Give back the full material, exactly as it reads.
- - - - -
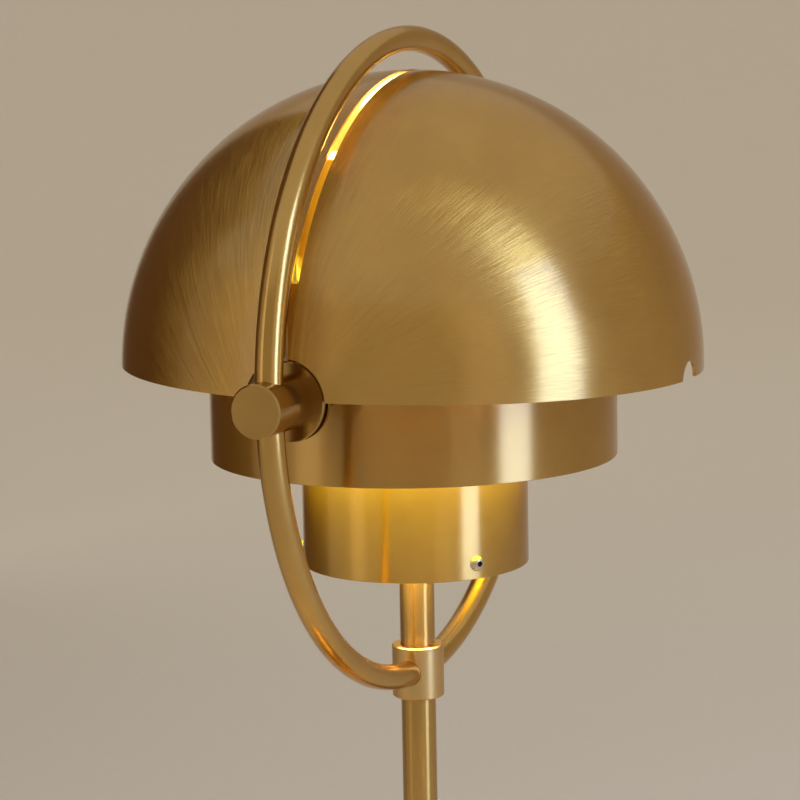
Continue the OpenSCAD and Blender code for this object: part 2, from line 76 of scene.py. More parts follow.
ahead = Vector((
    -math.sin(AZIMUTH) * math.cos(ELEVATION),
    math.cos(AZIMUTH) * math.cos(ELEVATION),
    -math.sin(ELEVATION),
))
level_right = Vector((math.cos(AZIMUTH), math.sin(AZIMUTH), 0))
level_up = level_right.cross(ahead)
right = level_right * math.cos(ROLL) + level_up * math.sin(ROLL)
up = -level_right * math.sin(ROLL) + level_up * math.cos(ROLL)

# The pivot isn't in the middle of the picture, so the eye moves aside and up by what is missing.
aside = (PIVOT_PIXEL[0] - PICTURE / 2) / FOCAL_PIXELS
above = (PICTURE / 2 - PIVOT_PIXEL[1]) / FOCAL_PIXELS
eye = PIVOT - DISTANCE * (ahead + aside * right + above * up)

# %% The camera itself
bpy.ops.object.camera_add(location=eye)
camera = bpy.context.object
camera.name = "camera"
camera.matrix_world = Matrix.Translation(eye) @ Matrix((right, up, -ahead)).transposed().to_4x4()
camera.data.sensor_width = SENSOR
camera.data.lens = FOCAL_PIXELS / PICTURE * SENSOR
camera.data.clip_start = 0.01
bpy.context.scene.camera = camera
print("camera at", [round(v, 3) for v in eye], "lens", round(camera.data.lens, 1), "mm")

# %% [markdown]
# ## A small language for surfaces
#
# A material is a network of nodes. Drawn by hand it is easy to read when it is small, but these
# metals need a lot of arithmetic: distances from an axis, angles round it, stretched noise. So
# a Signal stands for one output of a node, and sums and products of Signals add Math nodes.

# %% Signal
class Signal:
    """One output in a material's network, which can be used in arithmetic."""

    def __init__(self, finish, socket):
        self.finish, self.socket = finish, socket

    def math(self, operation, *values):
        """Adds a Math node that takes this signal and then the values."""
        return self.finish.node("ShaderNodeMath", {"operation": operation}, [self, *values])

    def __add__(self, other):
        return self.math("ADD", other)

    def __sub__(self, other):
        return self.math("SUBTRACT", other)

    def __rsub__(self, other):
        return self.math("MULTIPLY", -1.0).math("ADD", other)

    def __mul__(self, other):
        return self.math("MULTIPLY", other)

    def __truediv__(self, other):
        return self.math("DIVIDE", other)

    def __pow__(self, other):
        return self.math("POWER", other)

    __radd__, __rmul__ = __add__, __mul__

    def step(self, low, high):
        """0 below low, 1 above high, and a smooth rise between them."""
        settings = {"interpolation_type": "SMOOTHSTEP"}
        return self.finish.node("ShaderNodeMapRange", settings, {0: self, 1: low, 2: high})


# %% [markdown]
# A Finish is one material. Its node method adds any node, and the other methods are short names
# for what these metals need again and again. Patterns read Object coordinates, which are the
# real place of a point on a piece in metres, so nothing has to be unwrapped and nothing is
# stretched.

# %% Finish
class Finish:
    """A material on a Principled shader, built up by adding nodes."""

    def __init__(self, name):
        self.material = bpy.data.materials.new(name)
        self.material.use_nodes = True
        self.tree = self.material.node_tree
        self.shader = self.tree.nodes["Principled BSDF"]

    def node(self, kind, settings=None, inputs=(), output=0):
        """Adds a node, with its settings and with the values or links of its sockets."""
        made = self.tree.nodes.new(kind)
        for name, value in (settings or {}).items():
            setattr(made, name, value)
        for key, value in (inputs.items() if isinstance(inputs, dict) else enumerate(inputs)):
            self.feed(made.inputs[key], value)
        return Signal(self, made.outputs[output])

    def feed(self, socket, value):
        """Links a signal to a socket, or sets the socket to a plain value."""
        if isinstance(value, Signal):
            self.tree.links.new(value.socket, socket)
        else:
            socket.default_value = value

    def surface(self, **values):
        """Sets sockets of the shader, such as Base_Color or Roughness."""
        for name, value in values.items():
            self.feed(self.shader.inputs[name.replace("_", " ")], value)

    def vector(self, x, y, z):
        """A vector from three numbers or signals."""
        return self.node("ShaderNodeCombineXYZ", inputs=[x, y, z])

    def vector_math(self, operation, *values):
        """Arithmetic with vectors, which Math nodes can't do."""
        return self.node("ShaderNodeVectorMath", {"operation": operation}, values)

    def arm(self, centre):
        """The vector from a centre to a point on the piece."""
        point = self.node("ShaderNodeTexCoord", output="Object")
        return self.vector_math("SUBTRACT", point, tuple(centre))

    def place(self, centre=(0, 0, 0)):
        """X, Y and Z of a point on the piece, in metres from the centre."""
        split = self.node("ShaderNodeSeparateXYZ", inputs=[self.arm(centre)])
        return tuple(Signal(self, socket) for socket in split.socket.node.outputs)

    def noise(self, vector, scale=1.0, detail=2.0, roughness=0.5):
        """A cloudy pattern from 0 to 1, about one cloud for each unit of the vector."""
        values = {"Vector": vector, "Scale": scale, "Detail": detail, "Roughness": roughness}
        return self.node("ShaderNodeTexNoise", inputs=values, output="Fac")

    def blend(self, factor, low, high):
        """A colour between two colours."""
        settings = {"data_type": "RGBA"}
        return self.node("ShaderNodeMix", settings, {0: factor, 6: low, 7: high}, output=2)

    def bump(self, height, depth, normal=None):
        """Turns a height from 0 to 1 into a normal, with depth as the relief in metres."""
        values = {"Height": height, "Distance": depth}
        if normal:
            values["Normal"] = normal
        self.surface(Normal=self.node("ShaderNodeBump", inputs=values, output="Normal"))

    def on(self, *names):
        """Puts this finish on CAD nodes."""
        for name in names:
            nodes[name].data.materials.clear()
            nodes[name].data.materials.append(self.material)
        print(self.material.name, "->", ", ".join(names))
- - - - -
» Answer:
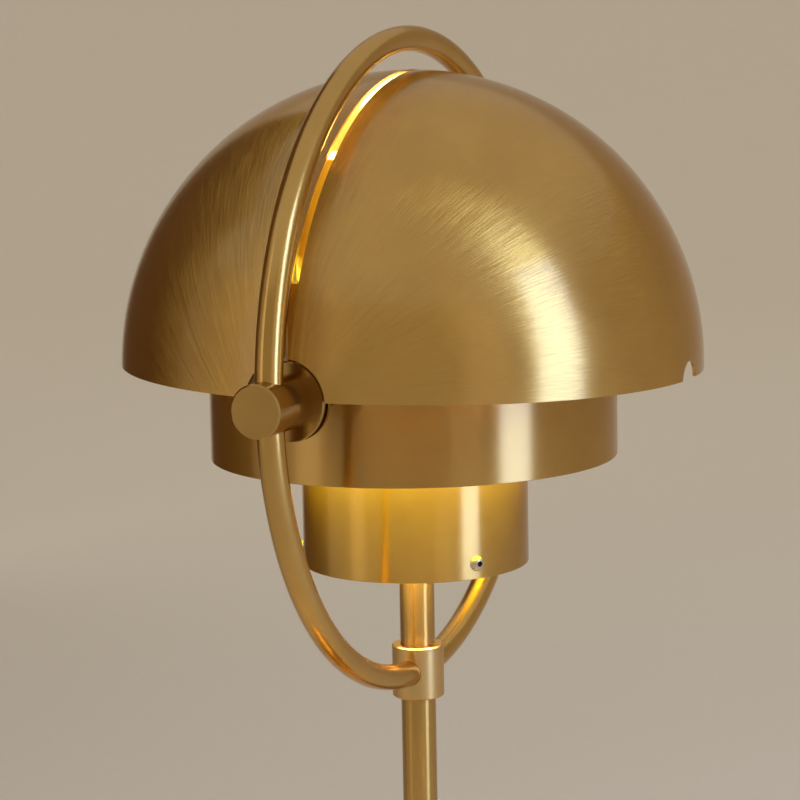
Continue the OpenSCAD and Blender code for this object: part 2, from line 76 of scene.py. More parts follow.
ahead = Vector((
    -math.sin(AZIMUTH) * math.cos(ELEVATION),
    math.cos(AZIMUTH) * math.cos(ELEVATION),
    -math.sin(ELEVATION),
))
level_right = Vector((math.cos(AZIMUTH), math.sin(AZIMUTH), 0))
level_up = level_right.cross(ahead)
right = level_right * math.cos(ROLL) + level_up * math.sin(ROLL)
up = -level_right * math.sin(ROLL) + level_up * math.cos(ROLL)

# The pivot isn't in the middle of the picture, so the eye moves aside and up by what is missing.
aside = (PIVOT_PIXEL[0] - PICTURE / 2) / FOCAL_PIXELS
above = (PICTURE / 2 - PIVOT_PIXEL[1]) / FOCAL_PIXELS
eye = PIVOT - DISTANCE * (ahead + aside * right + above * up)

# %% The camera itself
bpy.ops.object.camera_add(location=eye)
camera = bpy.context.object
camera.name = "camera"
camera.matrix_world = Matrix.Translation(eye) @ Matrix((right, up, -ahead)).transposed().to_4x4()
camera.data.sensor_width = SENSOR
camera.data.lens = FOCAL_PIXELS / PICTURE * SENSOR
camera.data.clip_start = 0.01
bpy.context.scene.camera = camera
print("camera at", [round(v, 3) for v in eye], "lens", round(camera.data.lens, 1), "mm")

# %% [markdown]
# ## A small language for surfaces
#
# A material is a network of nodes. Drawn by hand it is easy to read when it is small, but these
# metals need a lot of arithmetic: distances from an axis, angles round it, stretched noise. So
# a Signal stands for one output of a node, and sums and products of Signals add Math nodes.

# %% Signal
class Signal:
    """One output in a material's network, which can be used in arithmetic."""

    def __init__(self, finish, socket):
        self.finish, self.socket = finish, socket

    def math(self, operation, *values):
        """Adds a Math node that takes this signal and then the values."""
        return self.finish.node("ShaderNodeMath", {"operation": operation}, [self, *values])

    def __add__(self, other):
        return self.math("ADD", other)

    def __sub__(self, other):
        return self.math("SUBTRACT", other)

    def __rsub__(self, other):
        return self.math("MULTIPLY", -1.0).math("ADD", other)

    def __mul__(self, other):
        return self.math("MULTIPLY", other)

    def __truediv__(self, other):
        return self.math("DIVIDE", other)

    def __pow__(self, other):
        return self.math("POWER", other)

    __radd__, __rmul__ = __add__, __mul__

    def step(self, low, high):
        """0 below low, 1 above high, and a smooth rise between them."""
        settings = {"interpolation_type": "SMOOTHSTEP"}
        return self.finish.node("ShaderNodeMapRange", settings, {0: self, 1: low, 2: high})


# %% [markdown]
# A Finish is one material. Its node method adds any node, and the other methods are short names
# for what these metals need again and again. Patterns read Object coordinates, which are the
# real place of a point on a piece in metres, so nothing has to be unwrapped and nothing is
# stretched.

# %% Finish
class Finish:
    """A material on a Principled shader, built up by adding nodes."""

    def __init__(self, name):
        self.material = bpy.data.materials.new(name)
        self.material.use_nodes = True
        self.tree = self.material.node_tree
        self.shader = self.tree.nodes["Principled BSDF"]

    def node(self, kind, settings=None, inputs=(), output=0):
        """Adds a node, with its settings and with the values or links of its sockets."""
        made = self.tree.nodes.new(kind)
        for name, value in (settings or {}).items():
            setattr(made, name, value)
        for key, value in (inputs.items() if isinstance(inputs, dict) else enumerate(inputs)):
            self.feed(made.inputs[key], value)
        return Signal(self, made.outputs[output])

    def feed(self, socket, value):
        """Links a signal to a socket, or sets the socket to a plain value."""
        if isinstance(value, Signal):
            self.tree.links.new(value.socket, socket)
        else:
            socket.default_value = value

    def surface(self, **values):
        """Sets sockets of the shader, such as Base_Color or Roughness."""
        for name, value in values.items():
            self.feed(self.shader.inputs[name.replace("_", " ")], value)

    def vector(self, x, y, z):
        """A vector from three numbers or signals."""
        return self.node("ShaderNodeCombineXYZ", inputs=[x, y, z])

    def vector_math(self, operation, *values):
        """Arithmetic with vectors, which Math nodes can't do."""
        return self.node("ShaderNodeVectorMath", {"operation": operation}, values)

    def arm(self, centre):
        """The vector from a centre to a point on the piece."""
        point = self.node("ShaderNodeTexCoord", output="Object")
        return self.vector_math("SUBTRACT", point, tuple(centre))

    def place(self, centre=(0, 0, 0)):
        """X, Y and Z of a point on the piece, in metres from the centre."""
        split = self.node("ShaderNodeSeparateXYZ", inputs=[self.arm(centre)])
        return tuple(Signal(self, socket) for socket in split.socket.node.outputs)

    def noise(self, vector, scale=1.0, detail=2.0, roughness=0.5):
        """A cloudy pattern from 0 to 1, about one cloud for each unit of the vector."""
        values = {"Vector": vector, "Scale": scale, "Detail": detail, "Roughness": roughness}
        return self.node("ShaderNodeTexNoise", inputs=values, output="Fac")

    def blend(self, factor, low, high):
        """A colour between two colours."""
        settings = {"data_type": "RGBA"}
        return self.node("ShaderNodeMix", settings, {0: factor, 6: low, 7: high}, output=2)

    def bump(self, height, depth, normal=None):
        """Turns a height from 0 to 1 into a normal, with depth as the relief in metres."""
        values = {"Height": height, "Distance": depth}
        if normal:
            values["Normal"] = normal
        self.surface(Normal=self.node("ShaderNodeBump", inputs=values, output="Normal"))

    def on(self, *names):
        """Puts this finish on CAD nodes."""
        for name in names:
            nodes[name].data.materials.clear()
            nodes[name].data.materials.append(self.material)
        print(self.material.name, "->", ", ".join(names))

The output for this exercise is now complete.